EPA Corrupted Pesticide Risk Assessment to Aid Industry
IG Found Managers Trampled Standard Procedures to Diminish Cancer Risk
Washington, DC — The U.S. Environmental Protection Agency (EPA) improperly downgraded the cancer classification of one of the nation’s most popular fumigants, according to a new report from its Office of Inspector General (IG). The IG investigation was prompted by a Public Employees for Environmental Responsibility (PEER) complaint charging EPA managers with fraudulently watering down the risk assessment for a major pesticide.
In 2020, EPA revised its human health risk assessment of 1,3-dichloropropene (1,3-D), a Dow Chemical soil fumigant and nematicide; the most common formulation goes by the brand name Telone.
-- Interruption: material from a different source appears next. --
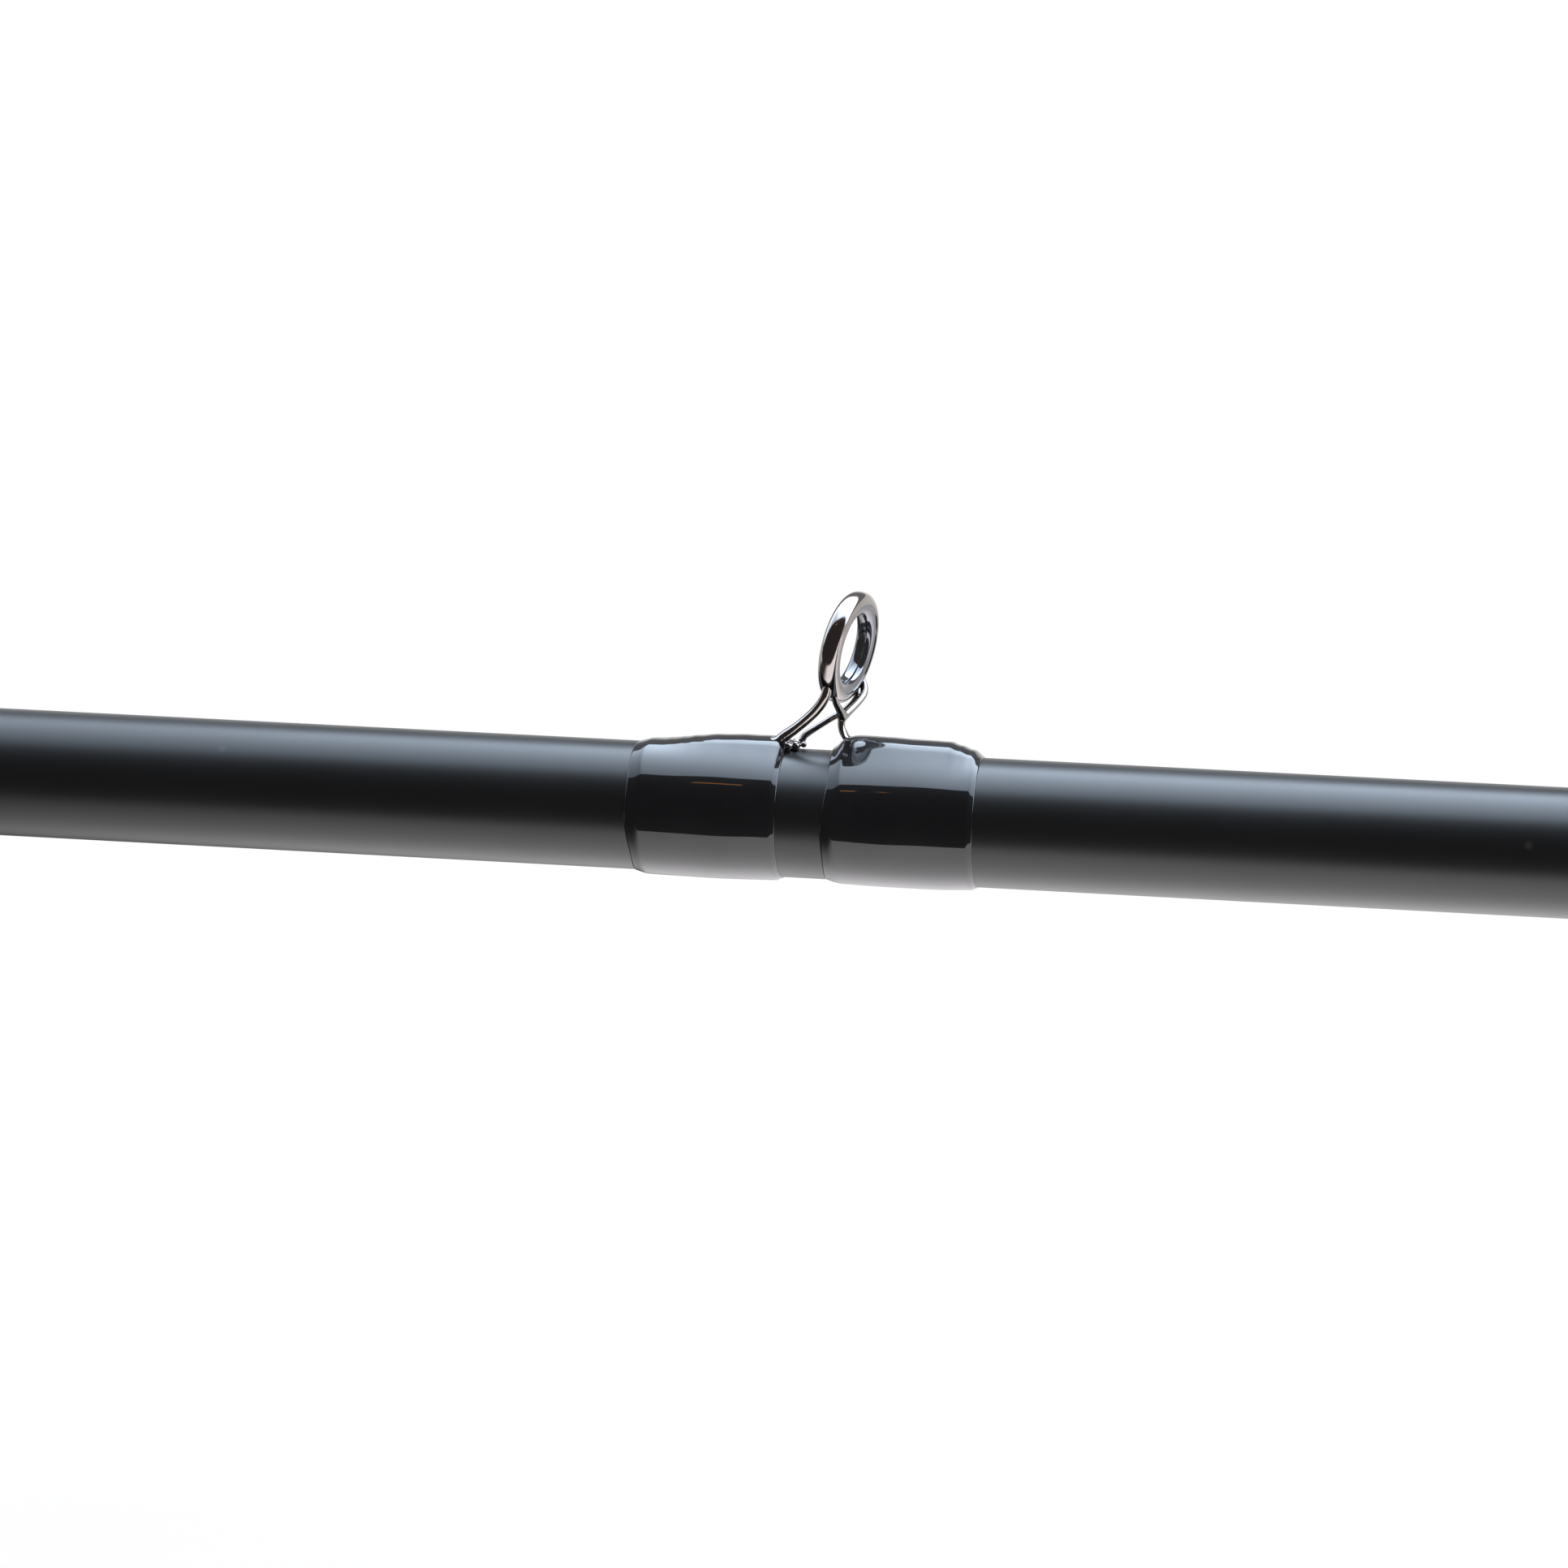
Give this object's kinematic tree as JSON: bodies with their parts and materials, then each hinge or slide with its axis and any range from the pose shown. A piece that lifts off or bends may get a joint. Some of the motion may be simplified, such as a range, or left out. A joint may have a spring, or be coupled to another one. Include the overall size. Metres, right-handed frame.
{
  "type": "spinning rod",
  "caption": "Two-piece spinning rod: tapered carbon blank, double-foot ring guides under glossy thread wraps, foam grips, screw-locked reel seat and folding hook keeper.",
  "frame": {"origin": "on the rod's axis, at the middle of the reel seat, where the hand holds the rod", "axes": "+X along the rod towards the tip, +Z towards the side that carries the guides and the reel foot's bed"},
  "size_m": [2.128, 0.03, 0.0543],
  "materials": {
    "satin_carbon": "satin, unpainted carbon blank with a fine spiral tape texture",
    "epoxy_thread": "black thread under clear high-gloss epoxy",
    "polished_steel": "polished stainless steel wire and stampings",
    "polished_ring": "polished hard ring",
    "grey_aluminium": "anodised, fine turned lines",
    "black_graphite": "fine-grained moulding",
    "black_foam": "closed-cell grip foam, sanded",
    "black_rubber": "matt moulded",
    "arbor_cork": "plain cork"
  },
  "bodies": {
    "butt_section": {"butt_blank": "satin_carbon", "ferrule_spigot": "satin_carbon", "butt_ferrule_wrap": "epoxy_thread", "butt_cap": "black_rubber", "rear_grip": "black_foam", "rear_check": "grey_aluminium", "reel_seat_body": "black_graphite", "seat_arbor_rear": "arbor_cork", "seat_arbor_middle": "arbor_cork", "seat_arbor_front": "arbor_cork", "fixed_hood": "polished_steel", "fixed_hood_liner": "black_graphite", "front_check": "grey_aluminium", "fore_grip": "black_foam", "fore_check": "grey_aluminium", "handle_wrap": "epoxy_thread", "keeper_base": "polished_steel", "keeper_rear_wrap": "epoxy_thread", "keeper_front_wrap": "epoxy_thread", "guide_1_frame": "polished_steel", "guide_1_ring": "polished_ring", "guide_1_butt_wrap": "epoxy_thread", "guide_1_tip_wrap": "epoxy_thread"},
    "tip_section": {"tip_blank": "satin_carbon", "tip_ferrule_wrap": "epoxy_thread", "guide_2_frame": "polished_steel", "guide_2_ring": "polished_ring", "guide_2_butt_wrap": "epoxy_thread", "guide_2_tip_wrap": "epoxy_thread", "guide_3_frame": "polished_steel", "guide_3_ring": "polished_ring", "guide_3_butt_wrap": "epoxy_thread", "guide_3_tip_wrap": "epoxy_thread", "guide_4_frame": "polished_steel", "guide_4_ring": "polished_ring", "guide_4_butt_wrap": "epoxy_thread", "guide_4_tip_wrap": "epoxy_thread", "guide_5_frame": "polished_steel", "guide_5_ring": "polished_ring", "guide_5_butt_wrap": "epoxy_thread", "guide_5_tip_wrap": "epoxy_thread", "guide_6_frame": "polished_steel", "guide_6_ring": "polished_ring", "guide_6_butt_wrap": "epoxy_thread", "guide_6_tip_wrap": "epoxy_thread", "guide_7_frame": "polished_steel", "guide_7_ring": "polished_ring", "guide_7_butt_wrap": "epoxy_thread", "guide_7_tip_wrap": "epoxy_thread", "tip_top_frame": "polished_steel", "tip_top_ring": "polished_ring", "tip_top_wrap": "epoxy_thread"},
    "sliding_hood": {"sliding_hood": "polished_steel", "sliding_hood_liner": "black_graphite"},
    "lock_nut": {"lock_nut": "grey_aluminium"},
    "keeper_loop": {"keeper_loop": "polished_steel"}
  },
  "joints": [
    {"name": "ferrule_slide", "type": "slide", "parent": "butt_section", "child": "tip_section", "axis": [1, 0, 0], "range_m": [0, 0.075]},
    {"name": "hood_slide", "type": "slide", "parent": "butt_section", "child": "sliding_hood", "axis": [1, 0, 0], "range_m": [-0.014, 0.008]},
    {"name": "nut_turn", "type": "hinge", "parent": "sliding_hood", "child": "lock_nut", "pos_m": [-0.037, 0, 0], "axis": [1, 0, 0], "range_deg": [-2516, 1436]},
    {"name": "keeper_fold", "type": "hinge", "parent": "butt_section", "child": "keeper_loop", "pos_m": [0.2029, 0, 0.00757], "axis": [0, -1, 0], "range_deg": [0, 170]}
  ],
  "couplings": [
    {"joint": "hood_slide", "follows": "nut_turn", "m_per_rad": 0.00031831}
  ]
}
EPA downgraded its prior cancer classification of 1,3-D from “likely to be carcinogenic to humans” to “suggestive evidence of carcinogenic potential.” This downgrade allowed higher amounts of the chemical to be sprayed into the air without being considered a risk to human health.
PEER contended, and the IG confirmed, that an inaccurate literature search which excluded relevant studies, including one concluding that 1,3-D causes DNA damage, contributed to the reduced risk finding.
The IG found that EPA ignored its own procedures for ensuring scientific integrity, transparency, and peer review. Additionally, the Office of Pesticide Programs (OPP)’s Cancer Assessment Review Committee (CARC) members expressed concerns that they did not have “appropriate scientific expertise for using and implementing” a novel analysis method, and yet they voted to approve its use.
Further, EPA managers met with the Telone manufacturer at least five times without entering those meetings into the official pesticide-registration review docket.
“These are not honest mistakes but carry the earmarks of deliberate malfeasance,” stated PEER Executive Director Tim Whitehouse, a former EPA enforcement attorney, noting that this fits a pattern of industry manipulation of EPA’s chemical regulation process. “This example of misconduct is egregious but, unfortunately, is not isolated.”
The IG noted that EPA “did not have an explanation for why it did not follow its written standard operating procedures” but the agency is balking at adopting key IG recommendations.
In lieu of conducting the external peer review on the cancer risk assessment suggested by the OIG, Dr. Michal Freedhoff, Assistant Administrator overseeing EPA’s pesticide and chemical programs, instead says they will rely upon the peer review conducted by SciPinion in 2020. This is not an unbiased, independent peer review as all three authors of the SciPinion review “have a financial interest in the content of this manuscript,” and two reviewers are from Dow AgroSciences. This demonstrates that the scientific integrity issues plaguing EPA continue unabated under the Biden Administration.
“While we applaud the IG findings, the report did not name the responsible EPA managers,” added PEER Science Policy Director Kyla Bennett, a scientist and attorney formerly with EPA, pointing out that the senior official who overrode the scientists remains in place. “Inexplicably, EPA’s current political leadership is still protecting a corrupt cabal of managers whose actions have been and continue to pose a danger to public health.”
PEER was not alone in raising concerns about the Telone registration decision. A collation of eight Attorneys General urged EPA to revise its health risk assessment because it “dangerously ignores science and downplays the risks individuals face when they are exposed to 1,3-D.” Similarly, California’s top eco-official also wrote to EPA condemning the “decision not to estimate plausible cancer risks.”